Manca la sinergia tra enti: prosegue l’emorragia delle merci

Tutto ciò si fa col dialogo e con la collaborazione tra enti. La comunicazione Comune – Autorità di sistema portuale a Brindisi (al contrario di Bari) appare puramente formale e sin qui poco produttiva. Se Brindisi vuole aprire le porte ad una grande opportunità di sviluppo e lavoro, di cui ha enorme bisogno, deve occuparsi del proprio porto.

Alla perdita nel traffico merci del 15,9 nel primo semestre 2019, si aggiunge quella dell’1,8 per cento (Bari +7,5) del trimestre luglio-settembre. I passeggeri dei traghetti sono aumentati dell’1,3 per cento (Bari +0,7 ma con 651.122 transiti contro i 266.660 di Brindisi). Analizzando il dato delle merci, le rinfuse solide accusano a Brindisi un -6,7 per cento: carbone -19,5 per cento, prodotti metallurgici - 85,7. Rinfuse liquide  -1,4 per cento,  -6,2 le merci varie in colli ma con un -2,2 nel settore ro-ro con una perdita di 1.223 Tir e trailer. Nel trimestre, Brindisi ha perso in tutto 33.175 tonnellate di merci rispetto allo stesso periodo del 2018.

Nave da crociera a Costa Morena Est - Brindisi-4

La polemica sull’industrialismo e la crisi reale

Il documento del “Forum ambiente, salute e sviluppo” prende di mira il professor Federico Pirro, docente universitario e consulente di Confindustria Brindisi, ma soprattutto osservatore dei processi industriali in Puglia, che “in una recente sortita” ha sostenuto “la necessità di dare spazio all’industria energetica e chimica imputando a indecisioni della locale amministrazione il ritardo di alcune realizzazioni (come  il biogas da rifiuto umido, l’impianto pilota di riciclo biomolecolare della plastica che però non risulterebbero neppure oggetto di proposta da parte delle aziende) e della mancata realizzazione della colmata di Costa Morena fermata per la verità da un parere di una commissione ministeriale”.

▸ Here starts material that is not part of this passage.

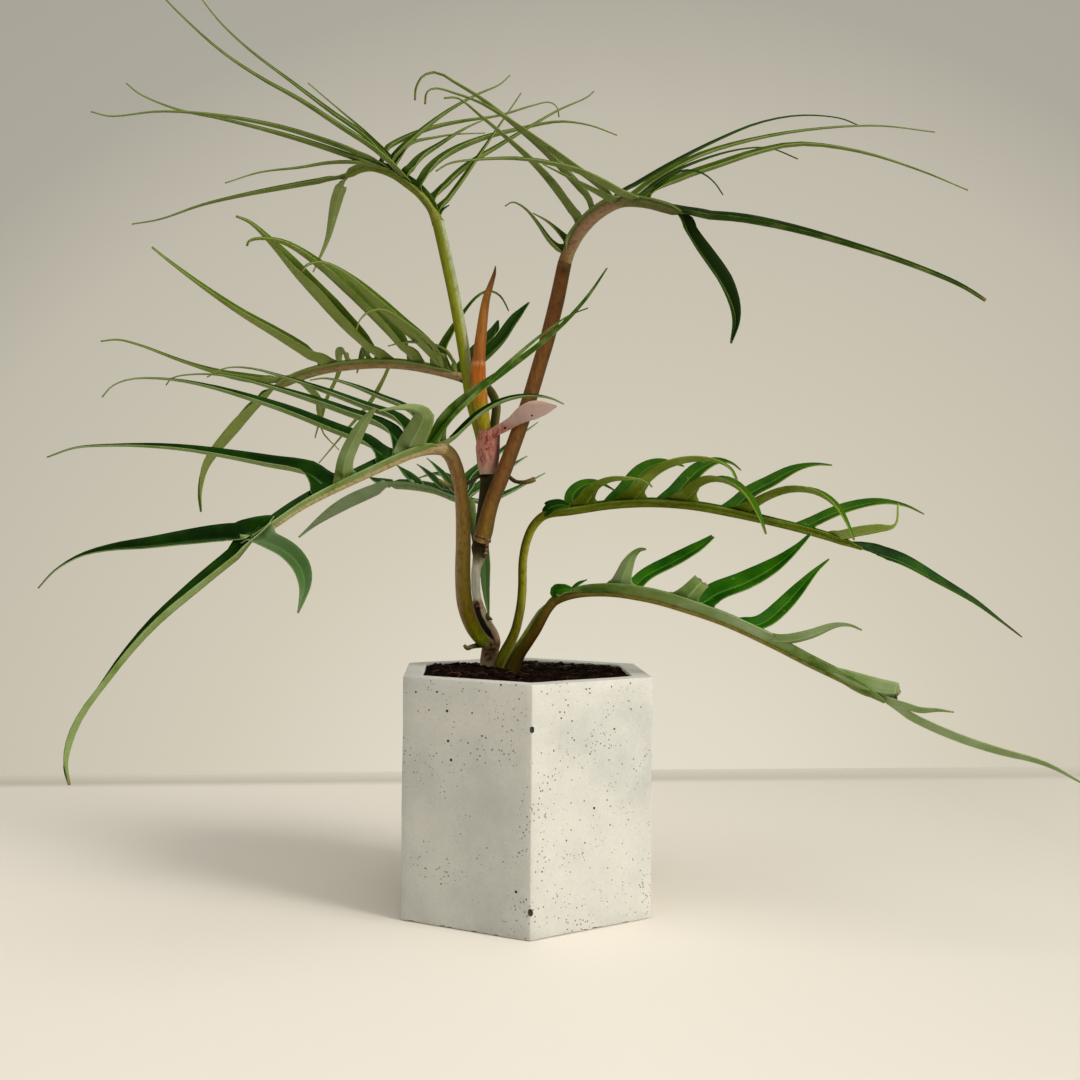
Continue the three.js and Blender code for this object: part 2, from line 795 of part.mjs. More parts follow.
const BACK = {
  facing: [-0.1, -0.35, 0.93],
  petiole: {
    route: [[479, 556, -21], [478, 549, -26], [475, 532, -32], [472, 515, -40], [470, 503, -47]],
    widths: [8, 9, 9, 9, 9],
    stepsPerSpan: 2,
  },
  rachis: {
    route: [[470, 503, -47], [455, 497, -58], [435, 489, -72], [412, 485, -84], [390, 484, -95]],
    widths: [9, 11, 11, 11, 10],
  },
  leaflets: [
    {
      width: 12,
      route: [[390, 484, -95], [370, 492, -103], [345, 504, -111], [320, 520, -118], [299, 537, -123]],
    },
    { width: 8, route: [[392, 484, -94], [380, 481, -102], [369, 477, -110]] },
    { width: 8, route: [[420, 486, -80], [408, 474, -85], [397, 465, -90]] },
    { width: 6, route: [[448, 494, -63], [436, 480, -66], [424, 469, -70], [417, 464, -73]] },
    { width: 6, route: [[458, 498, -56], [448, 480, -60], [436, 466, -66], [427, 458, -70]] },
    { width: 5, route: [[445, 493, -66], [450, 478, -80], [435, 473, -92], [415, 479, -102]] },
    { width: 7, route: [[462, 500, -53], [466, 478, -60], [480, 464, -66], [492, 452, -74]] },
    {
      width: 8,
      route: [[464, 501, -52], [474, 490, -58], [490, 478, -64], [512, 465, -70], [527, 456, -76]],
    },
    {
      width: 5,
      route: [[466, 501, -50], [488, 500, -58], [510, 491, -64], [530, 481, -70], [545, 473, -74]],
    },
    { width: 5, route: [[463, 500, -52], [480, 470, -64], [510, 443, -72], [538, 422, -80]] },
    {
      width: 9,
      route: [[466, 502, -51], [481, 530, -52], [485, 560, -52], [487, 590, -50], [489, 617, -48]],
    },
  ],
};

// Pot: hexagonal shell with a closed floor and slightly broken edges, one corner to the front
const HEX_SIDES = 6;
const innerRadius = POT_CORNER_RADIUS - POT_WALL / Math.cos(Math.PI / HEX_SIDES);

function turned(profile, sides) {
  const points = profile.map(([radius, height]) => new THREE.Vector2(radius, height));
  return new THREE.LatheGeometry(points, sides).rotateX(Math.PI / 2);
}

function potSolid() {
  const outer = POT_CORNER_RADIUS;
  const edge = POT_CHAMFER;
  return toSolid(turned([
    [0, 0], [outer - edge, 0], [outer, edge], [outer, POT_HEIGHT - edge], [outer - edge, POT_HEIGHT],
    [innerRadius + edge, POT_HEIGHT], [innerRadius, POT_HEIGHT - edge], [innerRadius, POT_BASE], [0, POT_BASE],
  ], HEX_SIDES).rotateZ(POT_TURN));
}

// Compost: fills the pot to just under the rim, with a lumpy top
function hexReach(angle) {
  const sector = (2 * Math.PI) / HEX_SIDES;
  const fromMiddle = (((angle % sector) + sector) % sector) - sector / 2;
  return Math.cos(sector / 2) / Math.cos(fromMiddle);
}

function lump(x, y) {
  return SOIL_BUMP * (Math.sin(x * 0.31 + 1.7 * Math.sin(y * 0.19)) * Math.cos(y * 0.27 + 0.6) * 0.6
    + Math.sin(x * 0.83 + y * 0.71) * 0.4);
}

function soilSolid() {
  const radius = innerRadius - GAP / Math.cos(Math.PI / HEX_SIDES);
  const top = POT_HEIGHT - SOIL_DROP;
  const rings = SOIL_RINGS.map((share) => [radius * share, top]);
  const geometry = turned(
    [[0, POT_BASE + GAP], [radius, POT_BASE + GAP], [radius, top], ...rings, [0, top]],
    SOIL_SEGMENTS,
  );
  const position = geometry.attributes.position;
  for (let i = 0; i < position.count; i += 1) {
    const reach = hexReach(Math.atan2(position.getX(i), -position.getY(i)));
    const x = position.getX(i) * reach;
    const y = position.getY(i) * reach;
    const lift = position.getZ(i) > POT_BASE * 2 ? lump(x, y) : 0;
    position.setXYZ(i, x, y, position.getZ(i) + lift);
  }
  return toSolid(geometry.rotateZ(POT_TURN));
}

// Dried sheath: a papery wrap, open at the back, round the bases of the petiole and the new leaf,
// with its torn end standing out as a flag to the right
const SHEATH_ROUTE = [[486.5, 480, -17], [486, 465, -16.9], [485.3, 450, -16.8], [484.6, 436, -16.8]];
const SHEATH_RADII = [5.1, 5.3, 5.6, 6];
const SHEATH_FLAG = {
  width: 24,
  profile: [0.7, 1, 1, 0.85, 0.5, 0.2],
  route: [
    [492, 452, -10.9], [499, 440, -10], [509, 425, -7.3], [522, 413, -6], [537, 407, -6],
    [553, 405, -7],
  ],
};

function arcSection(radius, thickness, openDegrees, steps) {
  const half = THREE.MathUtils.degToRad(180 - openDegrees / 2);
  const at = (i, r) => {
    const angle = -half + (2 * half * i) / steps;
    return [r * Math.sin(angle), r * Math.cos(angle)];
  };
  const outside = Array.from({ length: steps + 1 }, (_, i) => at(i, radius));
  const inside = Array.from({ length: steps + 1 }, (_, i) => at(steps - i, radius - thickness));
  return polygon([...outside, ...inside]);
}

function sheathSolid() {
  const frames = rodFrames(SHEATH_ROUTE, 1);
  const section = arcSection(SHEATH_RADII[0], SHEATH_THICKNESS, SHEATH_OPEN_ANGLE, 8);
  const flare = (i) => SHEATH_RADII[i] / SHEATH_RADII[0];
  const wrap = carry(section, frames, (x, y, i) => ({ side: x * flare(i), normal: y * flare(i) }));
  const points = SHEATH_FLAG.route.map(place);
  const curve = new THREE.CatmullRomCurve3(points);
  const flag = leaflet(SHEATH_FLAG, curve, new THREE.Vector3(-0.2, -1, 0.2).normalize());
  return wrap.add(flag);
}

// Assembly: whatever grows from the stem is trimmed to stand a small gap off it
const stem = AERIAL_ROOTS.reduce((whole, root) => whole.add(rod({ ...root, sides: 6 })), rod(STEM));
const stemClearance = AERIAL_ROOTS.reduce(
  (whole, root) => whole.add(rod({ ...root, sides: 6 }, GAP)),
  rod(STEM, GAP),
);

const LEAVES = {
  leaf_upper_left: UPPER_LEFT,
  leaf_upper_right: UPPER_RIGHT,
  leaf_middle_left: MIDDLE_LEFT,
  leaf_front_left: FRONT_LEFT,
  leaf_middle_right: MIDDLE_RIGHT,
  leaf_lower_right: LOWER_RIGHT,
  leaf_back: BACK,
};

const plant = new THREE.Group();

function addPiece(name, solid, colour, roughness) {
  const material = new THREE.MeshStandardMaterial({ color: colour, roughness, metalness: 0 });
  const mesh = new THREE.Mesh(toGeometry(solid), material);
  mesh.name = name;
  plant.add(mesh);
}

const soilHoles = [rod(MIDDLE_RIGHT.petiole, GAP), rod(LOWER_RIGHT.petiole, GAP)];
const soil = soilHoles.reduce((whole, hole) => whole.subtract(hole), soilSolid().subtract(stemClearance));

addPiece('pot', potSolid(), 0xc9c4b4, 0.85);
addPiece('potting_soil', soil, 0x3a2a20, 1);
addPiece('stem', stem, 0x7d7a5a, 0.8);
addPiece('new_leaf_spike', rod(NEW_LEAF_SPIKE).subtract(stemClearance), 0xb06a28, 0.5);
addPiece('dried_sheath', largestBody(sheathSolid().subtract(stemClearance)), 0xc98a78, 0.7);

for (const [name, leaf] of Object.entries(LEAVES)) {
  const petiole = largestBody(rod(leaf.petiole).subtract(stemClearance));
  const blade = largestBody(leafBlade(leaf).subtract(rod(leaf.petiole, GAP)));
  addPiece(`${name}_petiole`, petiole, 0x7c8238, 0.5);
  addPiece(`${name}_blade`, blade, 0x3f6b24, 0.45);
}

export default plant;
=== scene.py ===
# A potted fishbone philodendron: seven deeply cut leaves, a rolled new leaf and a bare lower stem,
# growing in bark compost in a hexagonal concrete pot. Metres, +Z up, front towards -Y.
import math
import random

import bmesh
import bpy
from mathutils import Matrix, Vector


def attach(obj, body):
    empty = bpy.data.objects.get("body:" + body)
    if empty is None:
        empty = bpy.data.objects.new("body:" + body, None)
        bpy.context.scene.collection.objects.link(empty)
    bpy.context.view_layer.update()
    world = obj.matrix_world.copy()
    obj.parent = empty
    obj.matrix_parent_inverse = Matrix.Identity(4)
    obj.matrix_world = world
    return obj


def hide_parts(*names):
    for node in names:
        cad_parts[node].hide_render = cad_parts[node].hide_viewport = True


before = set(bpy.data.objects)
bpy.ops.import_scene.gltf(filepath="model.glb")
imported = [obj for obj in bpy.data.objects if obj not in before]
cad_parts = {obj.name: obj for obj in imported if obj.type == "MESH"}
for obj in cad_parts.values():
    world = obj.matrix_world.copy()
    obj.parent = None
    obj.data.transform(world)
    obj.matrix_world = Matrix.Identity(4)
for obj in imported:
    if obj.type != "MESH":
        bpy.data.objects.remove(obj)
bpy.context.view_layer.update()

# Camera: level, a little to the right of the pot's axis and at the height of the middle leaves. The
# plant's routes are read off this view, which is 1080 units square.
MM = 0.001
VIEW_CENTRE = 540
VIEW_FOCAL = 1290
VIEW_DISTANCE = 566
VIEW_HEIGHT = 157.5
VIEW_SIDE = 6
VIEW_ROLL = math.radians(0.53)
SENSOR_WIDTH = 36

lens = bpy.data.cameras.new("front_view")
lens.sensor_width = SENSOR_WIDTH
lens.lens = SENSOR_WIDTH * VIEW_FOCAL / (2 * VIEW_CENTRE)
camera = bpy.data.objects.new("front_view", lens)
camera.location = (VIEW_SIDE * MM, -VIEW_DISTANCE * MM, VIEW_HEIGHT * MM)
camera.rotation_euler = (math.radians(90), -VIEW_ROLL, 0)
bpy.context.collection.objects.link(camera)
bpy.context.scene.camera = camera
bpy.context.scene.view_settings.view_transform = "Standard"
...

Ma senza investimenti privati e senza impianti, e col solo finanziamento (recente) della Regione Puglia per gli impianti di Brindisi, il ciclo dei rifiuti non si potrà mai chiudere in maniera virtuosa, si continuerà ad esportare gli Rsu del nostro territorio in quelli di altre province (su questo nulla da dire?); la transizione verso altre forme di produzione energetica nel Brindisino deve passare dall’impiego del gas, come la riconversione dello stabilimento petrolchimico deve passare dalla chimica verde.

Traghetti a Punta delle Terrare-3

Dobbiamo saperne di più sulla nostra salute

Parallelamente, bisogna fare l’approfondimento mai attuato dei dati epidemiologici, anche perché altrimenti non si capirà mai quale sia l’incidenza reale dei veri fattori (inquinamento industriale, da traffico, da attività portuale, da abitudini alimentari, da radon, da combustione di biomasse eccetera). Ciò è necessario anche per valutare quali sia la differenza tra il passato e il presente industriale, e se valga la pena di dire no anche a progetti per rendere “verdi” le attività portuali, la chiusura del ciclo dei rifiuti, la chimica e l’energia.

Discutere, ma non in eterno: ci vogliono fatti

Obiettivi che si raggiungo lavorando insieme a soluzioni. Il “Forum” sottolinea l’urgenza di aprire un confronto tra tutte le parti sull’emergenza economica brindisina, ma non deve essere il tavolo del solito scontro improduttivo. Il settore metalmeccanico è alle corde perché ha pagato un sistema di appalti penalizzante, quindi vanno riscritte alcune regole con Enel ed Eni che sono i maggiori committenti, e va fatta una distinzione tra le scelte imposte dal mercato aeronautico mondiale e le crisi dovute ad errori imprenditoriali locali; bisogna sbloccare il porto liberando la strada da posizioni francamente insensate; bisogna compiere subito i passi più semplici perché gli operatori possano programmare il proprio business e le proprie scelte.

Oppure bisogna prepararsi al peggio, senza dimenticare che ciò che accade all’acciaieria di Taranto interessa anche centinaia di lavoratori della provincia di Brindisi. Non c’è tempo da perdere: i giovani vanno via anche per questo, l’inconcludenza toglie le speranze.